Exercise task
Copy the first line of the material below and every later line through the line containing "SHARP_ANGLE = math.radians(35)", without any other output.

....

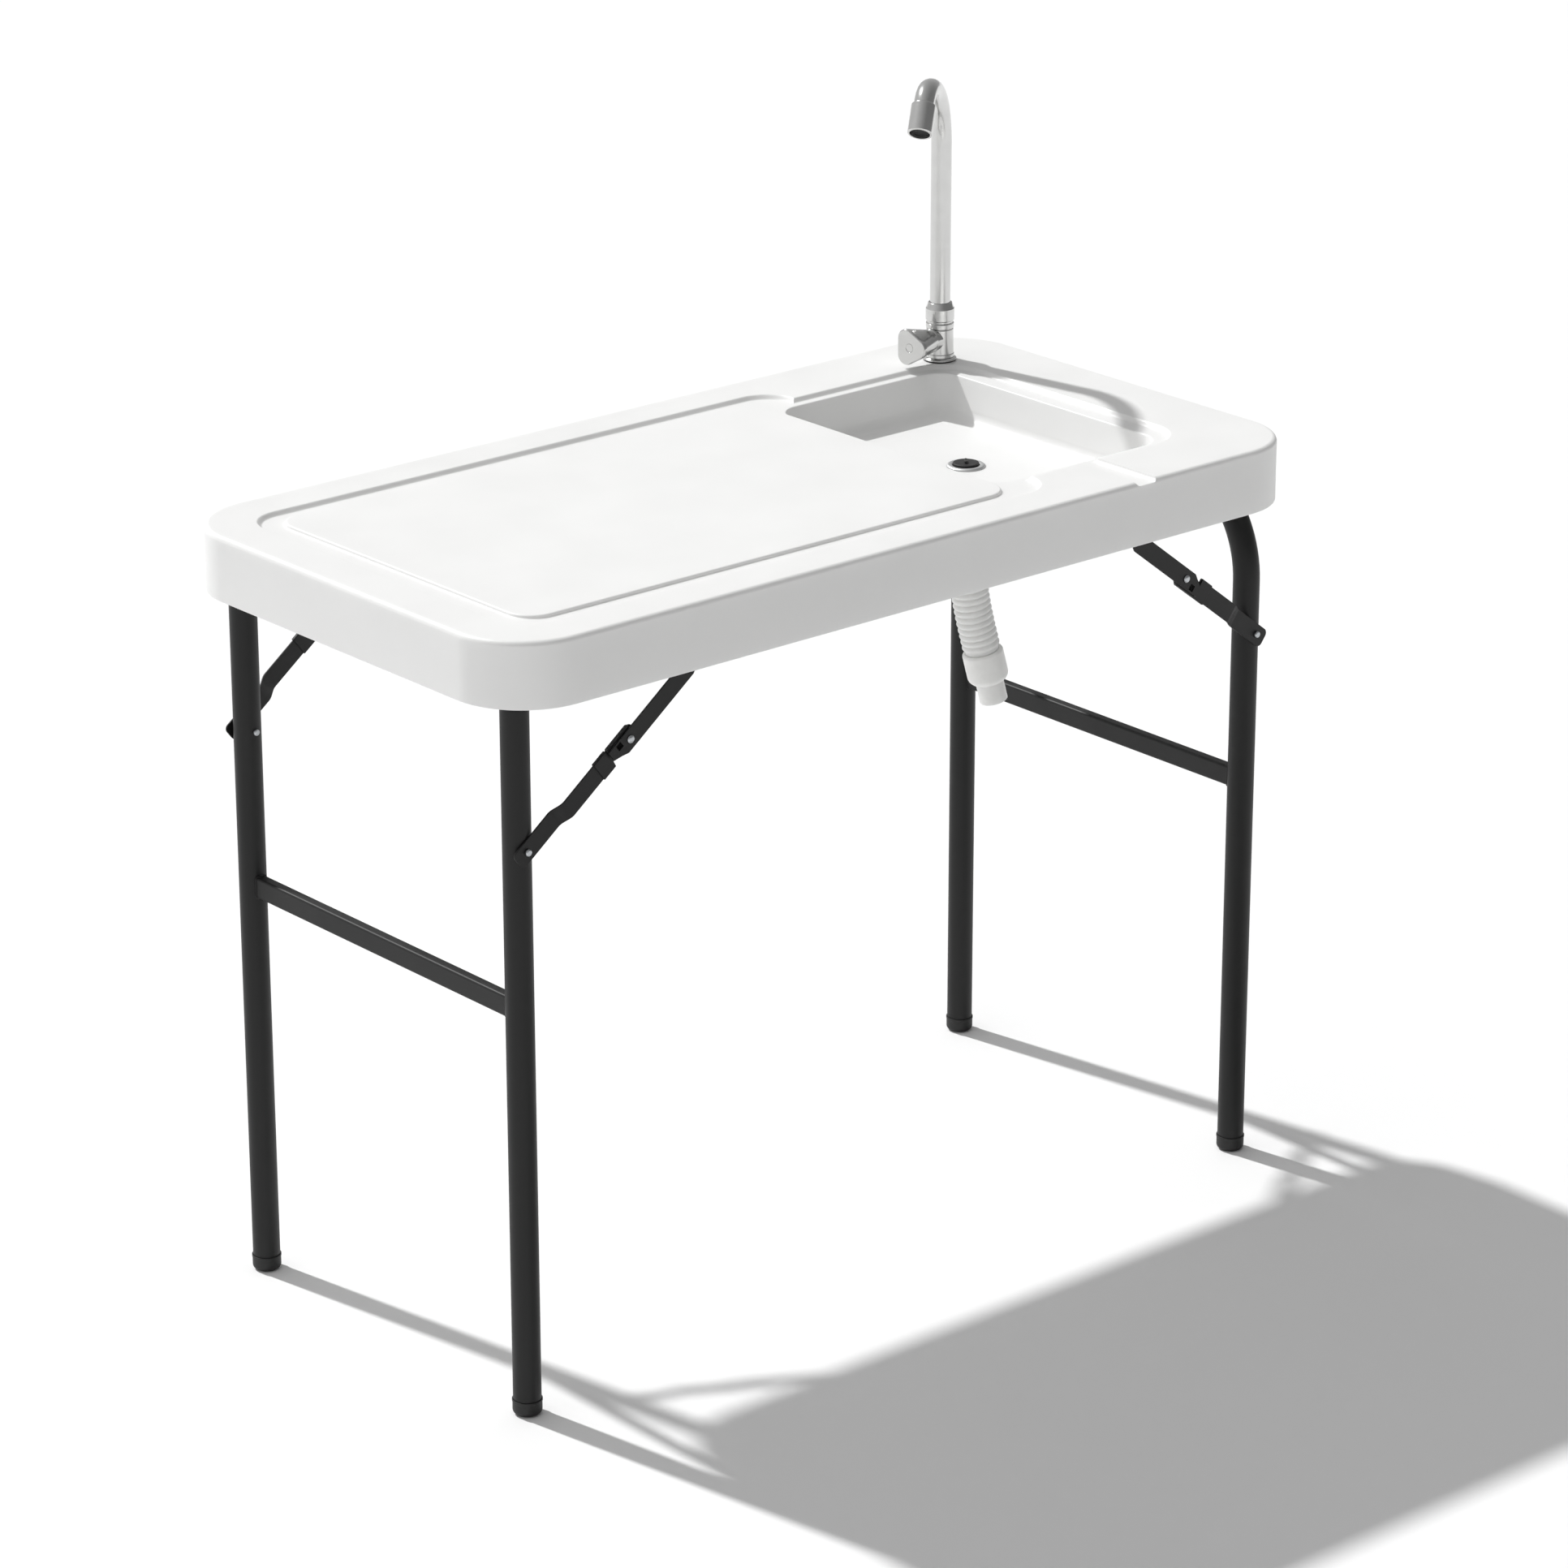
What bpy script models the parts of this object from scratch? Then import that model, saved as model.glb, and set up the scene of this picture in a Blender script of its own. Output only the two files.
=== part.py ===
"""Folding fish-cleaning table with a sink, a swivel tap, a drain hose and two folding leg frames.

Metres, +Z up. The origin is on the floor under the middle of the table top. +X points to the sink end
and +Y to the tap side. The legs stand open and the braces are straight.
"""

import math

import bmesh
import bpy
from mathutils import Matrix, Vector

# Fits
GAP = 0.0003  # between solids that touch
RUNNING = 0.0003  # round a turning or sliding piece
OVERRUN = 0.01  # length of a bore past each end of its piece

# Small edges and rounds
EDGE = 0.001
FINE_EDGE = 0.0006
LEAST_CORNER = 0.001
MID_ROUND = 0.3  # share of a round at its middle point
MID_SLOPE = 0.4  # share of a hollow slope at its middle point
SHARP_ANGLE = math.radians(35)

# Table top: a moulded shell with a skirt all round
TABLE_LENGTH = 1.150
TABLE_WIDTH = 0.594
RIM_HEIGHT = 0.8909
TABLE_CORNER = 0.0874
RIM_ROUND = 0.006
SKIRT_DEPTH = 0.0741
SKIRT_WALL = 0.0035
RECESS_DEPTH = 0.005
DECK_WALL = 0.004
INNER_ROUND = 0.003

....

Problem solution
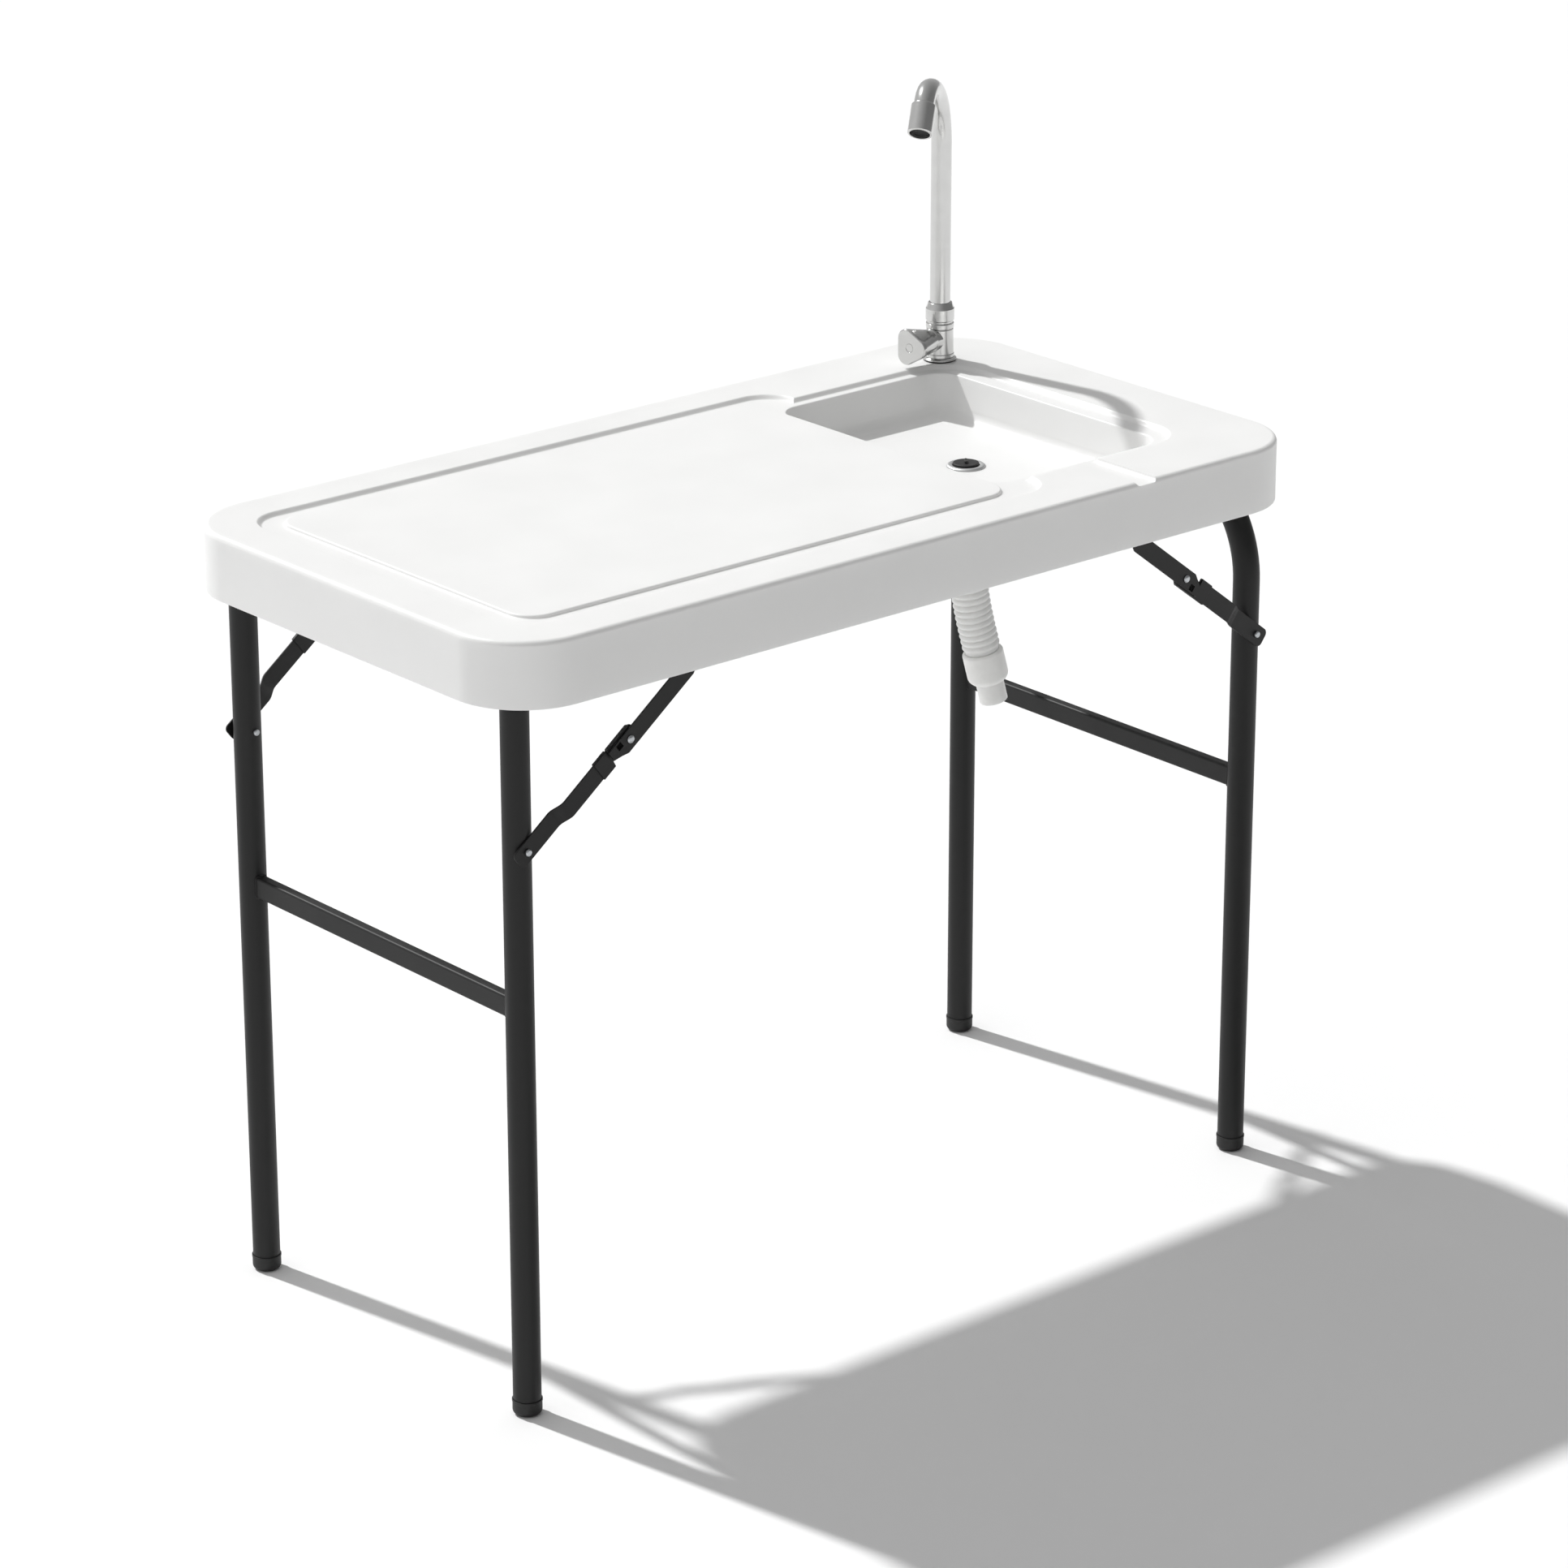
What bpy script models the parts of this object from scratch? Then import that model, saved as model.glb, and set up the scene of this picture in a Blender script of its own. Output only the two files.
=== part.py ===
"""Folding fish-cleaning table with a sink, a swivel tap, a drain hose and two folding leg frames.

Metres, +Z up. The origin is on the floor under the middle of the table top. +X points to the sink end
and +Y to the tap side. The legs stand open and the braces are straight.
"""

import math

import bmesh
import bpy
from mathutils import Matrix, Vector

# Fits
GAP = 0.0003  # between solids that touch
RUNNING = 0.0003  # round a turning or sliding piece
OVERRUN = 0.01  # length of a bore past each end of its piece

# Small edges and rounds
EDGE = 0.001
FINE_EDGE = 0.0006
LEAST_CORNER = 0.001
MID_ROUND = 0.3  # share of a round at its middle point
MID_SLOPE = 0.4  # share of a hollow slope at its middle point
SHARP_ANGLE = math.radians(35)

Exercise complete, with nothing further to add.